Clinton, asked about his remarks Thursday afternoon, took issue with them.

"Presidents should be very careful at all times in discussing the use or nonuse of nuclear weapons," Clinton said. "Presidents since the Cold War have used nuclear deterrence to keep the peace. And I don't believe that any president should make any blanket statements with respect to the use or nonuse of nuclear weapons."

On Wednesday, Obama delivered a major anti-terrorism speech in which he essentially threatened the government of Pakistan that as president he would attack al Qaeda targets in the country with or without the permission of President Gen.
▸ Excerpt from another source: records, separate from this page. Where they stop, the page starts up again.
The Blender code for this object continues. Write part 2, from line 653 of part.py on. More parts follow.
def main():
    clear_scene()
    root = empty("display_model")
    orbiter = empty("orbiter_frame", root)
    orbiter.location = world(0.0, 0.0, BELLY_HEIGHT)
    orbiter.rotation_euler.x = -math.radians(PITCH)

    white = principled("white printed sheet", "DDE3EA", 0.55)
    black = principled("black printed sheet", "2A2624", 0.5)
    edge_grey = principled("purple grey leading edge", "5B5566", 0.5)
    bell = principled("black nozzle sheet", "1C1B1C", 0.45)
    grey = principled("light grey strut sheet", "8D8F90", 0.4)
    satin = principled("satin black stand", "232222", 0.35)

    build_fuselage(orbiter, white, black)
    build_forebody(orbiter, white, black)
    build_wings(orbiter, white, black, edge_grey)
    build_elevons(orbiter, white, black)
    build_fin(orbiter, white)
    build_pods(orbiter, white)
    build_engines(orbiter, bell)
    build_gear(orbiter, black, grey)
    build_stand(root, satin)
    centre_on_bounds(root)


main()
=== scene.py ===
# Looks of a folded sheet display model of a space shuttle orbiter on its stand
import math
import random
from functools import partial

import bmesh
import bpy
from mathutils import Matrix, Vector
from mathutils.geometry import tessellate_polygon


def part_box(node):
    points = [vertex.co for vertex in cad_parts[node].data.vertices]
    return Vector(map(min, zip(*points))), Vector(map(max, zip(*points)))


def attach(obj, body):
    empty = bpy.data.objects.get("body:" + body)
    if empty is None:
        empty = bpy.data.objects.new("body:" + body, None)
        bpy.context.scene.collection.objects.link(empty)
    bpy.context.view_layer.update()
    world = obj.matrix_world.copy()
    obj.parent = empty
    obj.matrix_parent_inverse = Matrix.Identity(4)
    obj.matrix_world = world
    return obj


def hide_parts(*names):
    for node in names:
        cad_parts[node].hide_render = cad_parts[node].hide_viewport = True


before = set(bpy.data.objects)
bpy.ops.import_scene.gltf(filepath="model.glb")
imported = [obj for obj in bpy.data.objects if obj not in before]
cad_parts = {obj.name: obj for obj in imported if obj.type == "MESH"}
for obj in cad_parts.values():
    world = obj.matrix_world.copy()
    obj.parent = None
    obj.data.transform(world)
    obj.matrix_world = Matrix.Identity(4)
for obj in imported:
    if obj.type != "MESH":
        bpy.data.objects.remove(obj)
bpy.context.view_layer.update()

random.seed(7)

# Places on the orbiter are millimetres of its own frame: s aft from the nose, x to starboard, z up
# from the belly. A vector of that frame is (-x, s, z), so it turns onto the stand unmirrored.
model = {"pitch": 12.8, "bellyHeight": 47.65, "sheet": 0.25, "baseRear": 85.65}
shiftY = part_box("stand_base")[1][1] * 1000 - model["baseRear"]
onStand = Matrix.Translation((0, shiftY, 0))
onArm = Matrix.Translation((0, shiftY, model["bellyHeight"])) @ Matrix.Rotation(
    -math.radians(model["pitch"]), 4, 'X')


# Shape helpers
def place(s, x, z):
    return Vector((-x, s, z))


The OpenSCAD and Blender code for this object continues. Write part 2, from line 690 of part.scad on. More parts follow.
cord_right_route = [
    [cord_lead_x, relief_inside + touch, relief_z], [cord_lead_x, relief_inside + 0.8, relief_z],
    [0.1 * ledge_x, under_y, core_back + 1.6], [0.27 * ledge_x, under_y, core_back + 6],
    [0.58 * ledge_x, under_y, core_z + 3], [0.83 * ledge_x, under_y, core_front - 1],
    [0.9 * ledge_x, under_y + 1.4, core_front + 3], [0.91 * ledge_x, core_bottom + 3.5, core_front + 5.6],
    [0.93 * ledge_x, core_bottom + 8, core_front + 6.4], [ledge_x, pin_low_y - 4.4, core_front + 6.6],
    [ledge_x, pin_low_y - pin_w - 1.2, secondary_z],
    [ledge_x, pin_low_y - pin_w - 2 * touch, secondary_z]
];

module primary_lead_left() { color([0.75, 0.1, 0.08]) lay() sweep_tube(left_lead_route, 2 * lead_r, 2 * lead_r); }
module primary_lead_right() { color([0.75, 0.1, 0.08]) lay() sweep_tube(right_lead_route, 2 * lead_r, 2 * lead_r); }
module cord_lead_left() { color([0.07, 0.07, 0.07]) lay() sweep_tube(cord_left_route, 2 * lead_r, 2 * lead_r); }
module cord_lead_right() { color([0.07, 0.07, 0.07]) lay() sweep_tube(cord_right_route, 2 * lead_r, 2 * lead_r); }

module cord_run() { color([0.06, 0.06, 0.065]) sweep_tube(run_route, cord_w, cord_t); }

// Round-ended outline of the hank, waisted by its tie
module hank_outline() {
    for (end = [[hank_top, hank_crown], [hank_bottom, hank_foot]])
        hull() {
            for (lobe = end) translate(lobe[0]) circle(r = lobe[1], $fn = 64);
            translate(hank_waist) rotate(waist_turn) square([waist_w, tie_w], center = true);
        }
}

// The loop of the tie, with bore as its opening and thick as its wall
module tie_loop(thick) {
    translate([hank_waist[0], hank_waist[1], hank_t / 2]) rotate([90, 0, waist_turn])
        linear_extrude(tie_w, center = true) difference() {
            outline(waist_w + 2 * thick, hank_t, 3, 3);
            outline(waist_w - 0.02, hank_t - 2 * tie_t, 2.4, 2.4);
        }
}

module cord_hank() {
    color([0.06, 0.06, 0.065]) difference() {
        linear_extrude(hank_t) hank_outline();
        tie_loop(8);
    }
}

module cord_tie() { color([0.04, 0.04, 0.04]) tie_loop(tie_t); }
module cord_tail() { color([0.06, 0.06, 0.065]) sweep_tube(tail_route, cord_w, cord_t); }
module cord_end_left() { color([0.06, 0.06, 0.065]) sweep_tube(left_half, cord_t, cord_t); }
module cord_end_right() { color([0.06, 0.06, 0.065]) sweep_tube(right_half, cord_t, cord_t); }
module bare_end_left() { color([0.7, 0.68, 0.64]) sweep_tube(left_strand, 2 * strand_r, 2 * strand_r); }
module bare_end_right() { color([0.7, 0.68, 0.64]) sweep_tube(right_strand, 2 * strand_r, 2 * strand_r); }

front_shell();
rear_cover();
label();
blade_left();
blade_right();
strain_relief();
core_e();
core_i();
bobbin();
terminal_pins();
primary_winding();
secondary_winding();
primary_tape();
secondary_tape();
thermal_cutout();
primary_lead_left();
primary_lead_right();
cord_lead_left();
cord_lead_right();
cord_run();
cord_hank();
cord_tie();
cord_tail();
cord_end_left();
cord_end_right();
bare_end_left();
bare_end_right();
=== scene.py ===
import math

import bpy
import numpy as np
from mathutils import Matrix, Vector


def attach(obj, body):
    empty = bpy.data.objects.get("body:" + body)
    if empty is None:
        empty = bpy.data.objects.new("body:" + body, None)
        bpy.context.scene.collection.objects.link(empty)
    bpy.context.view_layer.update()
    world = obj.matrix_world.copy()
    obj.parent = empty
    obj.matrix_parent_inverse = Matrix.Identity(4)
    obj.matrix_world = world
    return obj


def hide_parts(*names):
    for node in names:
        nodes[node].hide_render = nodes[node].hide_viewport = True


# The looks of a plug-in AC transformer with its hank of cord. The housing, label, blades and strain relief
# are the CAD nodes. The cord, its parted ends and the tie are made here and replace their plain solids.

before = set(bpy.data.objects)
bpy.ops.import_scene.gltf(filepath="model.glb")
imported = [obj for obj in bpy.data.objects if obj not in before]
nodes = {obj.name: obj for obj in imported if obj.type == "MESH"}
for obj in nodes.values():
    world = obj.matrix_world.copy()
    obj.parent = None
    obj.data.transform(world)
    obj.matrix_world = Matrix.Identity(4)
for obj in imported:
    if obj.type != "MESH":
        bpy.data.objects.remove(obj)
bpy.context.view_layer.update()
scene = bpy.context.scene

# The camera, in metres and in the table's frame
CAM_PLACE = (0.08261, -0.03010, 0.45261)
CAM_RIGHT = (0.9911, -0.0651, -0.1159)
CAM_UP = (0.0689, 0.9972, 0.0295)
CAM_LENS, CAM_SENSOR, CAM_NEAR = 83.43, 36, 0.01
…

Pervez Musharraf. "If we have actionable intelligence about high-value terrorist targets and President Musharraf will not act, we will," Obama said.
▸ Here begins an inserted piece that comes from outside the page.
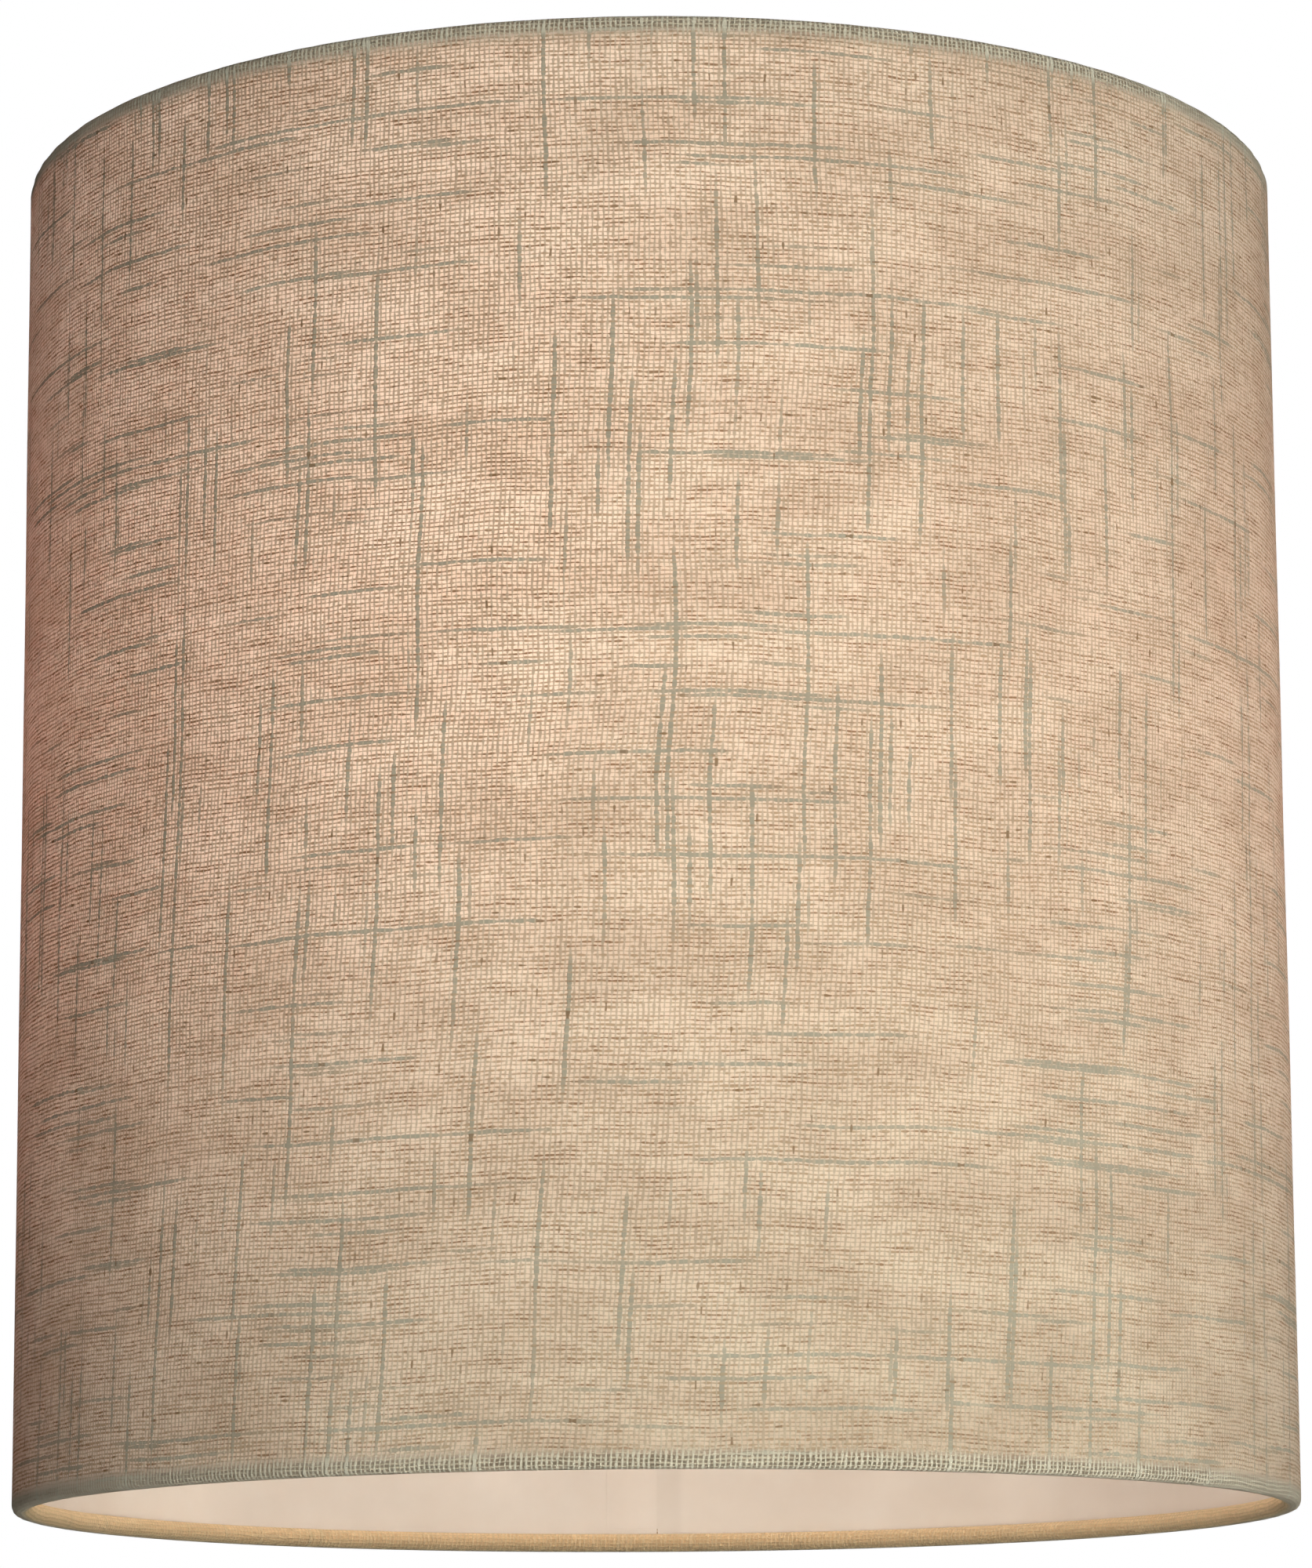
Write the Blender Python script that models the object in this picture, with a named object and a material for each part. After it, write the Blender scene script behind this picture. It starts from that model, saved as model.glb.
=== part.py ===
"""Hardback drum lamp shade: rolled linen edges over two wire rings, and a spider fitter.

Run with: blender --background --python part.py
Metres, +Z up. The origin is the centre of the bottom rim's plane, on the shade's axis. The lapped
seam is at the back, +Y.
"""

import math

import bmesh
import bpy
from mathutils import Vector

# Driving dimensions
OUTER_RADIUS = 0.150
HEIGHT = 0.317
CLOTH = 0.00045
LINER = 0.0004
TAPE = 0.0002
RING_WIRE = 0.003
ARM_WIRE = 0.0025
ARM_COUNT = 3
HUB_DROP = 0.013  # from the top rim down to the hub's top face

# Air left between pieces that touch
PLY_GAP = 0.0001
CLEARANCE = 0.0003

# How round things are cut into facets. Every ply has its corners at the same angles.
FACETS = 72
FACET = math.tau / FACETS
ROLL_STEP = math.radians(30)
ROLL_STEPS = 9  # nine steps of 30 degrees carry the cloth round the wire and in behind it

# The rolled edge: the cloth passes outside the liner, under the wire and up behind it
ROLL_OUTER = (2 * CLOTH + LINER + RING_WIRE + 3 * PLY_GAP) / 2
ROLL_INNER = ROLL_OUTER - CLOTH
ROLL_RADIUS = OUTER_RADIUS - ROLL_OUTER
RIM_INNER_RADIUS = OUTER_RADIUS - 2 * ROLL_OUTER
LINER_RADIUS = OUTER_RADIUS - CLOTH - PLY_GAP
RING_RADIUS = LINER_RADIUS - LINER - PLY_GAP - RING_WIRE / 2
TOP_RING_HEIGHT = HEIGHT - ROLL_OUTER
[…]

Clinton did not take issue with that as an option, but suggested Obama should not have been delivering such messages publicly.

"I am concerned about talking about it," she said. "I think everyone agrees that our goal should be to capture or kill bin Laden and his lieutenants but how we do it should not be telegraphed and discussed for obvious reasons."

Clinton didn't seem to have any problem "talking about" the subject on Wednesday, when interviewed on American Urban Radio News Network.

"I've long believed that we needed tougher, smarter action against terrorists by deploying more troops to Afghanistan, and if we had actionable intelligence that Osama bin Laden or other high-value targets were in Pakistan I would ensure that they were targeted and killed or captured," she said.

Other Democrats seeking the White House criticized Obama, describing the candidate who just three years ago was an obscure Illinois state legislator as in over his head.

"Over the past several days, Senator Obama's assertions about foreign and military affairs have been, frankly, confusing and confused," said Sen. Chris Dodd, D-Conn. "He has made threats he should not make and made unwise categorical statements about military options."

On NPR's "Diane Rehm Show," Sen. Joe Biden, D-Del., the chairman of the Senate Foreign Relations Committee, called Obama "naïve" and implied he wasn't experienced enough for the presidency. "Having talking points on foreign policy doesn't get you there," Biden said of Obama.

On the other hand, one of Obama's chief Senate supporters -- fellow Illinoisan Dick Durbin, the Senate Democratic Whip -- applauded Obama's speech, saying the freshman's remarks were entirely appropriate.

"I think he's thrown down the challenge to Musharraf and I think it's one he can't ignore," said Durbin, who said he hadn't heard about Obama's remarks about nuclear weapons.

Clinton was holding a press conference to discuss a bill she had introduced with Sen. John Kerry, D-Mass., requiring the Pentagon to brief Congress on plans for U.S. troop withdrawal from Iraq. Having asked for such a briefing in May, Clinton received a letter from Undersecretary of Defense Eric Edelman in July suggesting that such a request aided enemy propaganda efforts, a letter Defense Secretary Robert Gates distanced himself from.

Gates also promised the Pentagon would provide a classified briefing for the Senate Armed Services Committee on withdrawal planning, which took place Thursday morning. A Senate source told ABC News that Clinton "humbled" Edelman during the briefing for his letter to her.

"You didn't hear that from me," Clinton said laughing, when asked by ABC News about the reported dressing down of the undersecretary. "I would rather not comment because I consider what happens in a classified briefing to be classified."

A senior defense official told ABC News that the briefing contained "a couple of snarky kind of questions such as requesting that Congress be briefed regularly on withdrawal planning."

Asked if Clinton "humbled" Edelman, the official said, "I didn't get that sense, most of the questions at the briefing stayed on substance. There were perhaps a couple of sarcastic kind of questions, a sarcastic line of inquiry. Our guys were very positive and provided information helpful in understanding what it is we're doing."

Clinton and Obama have been engaged in a heated to-and-fro about foreign policy since a debate last week when he said as president he would readily meet with leaders of nations hostile to the U.S., remarks she called "irresponsible and frankly naïve."

Obama responded by implying her views on foreign policy constituted "Bush-Cheney Lite."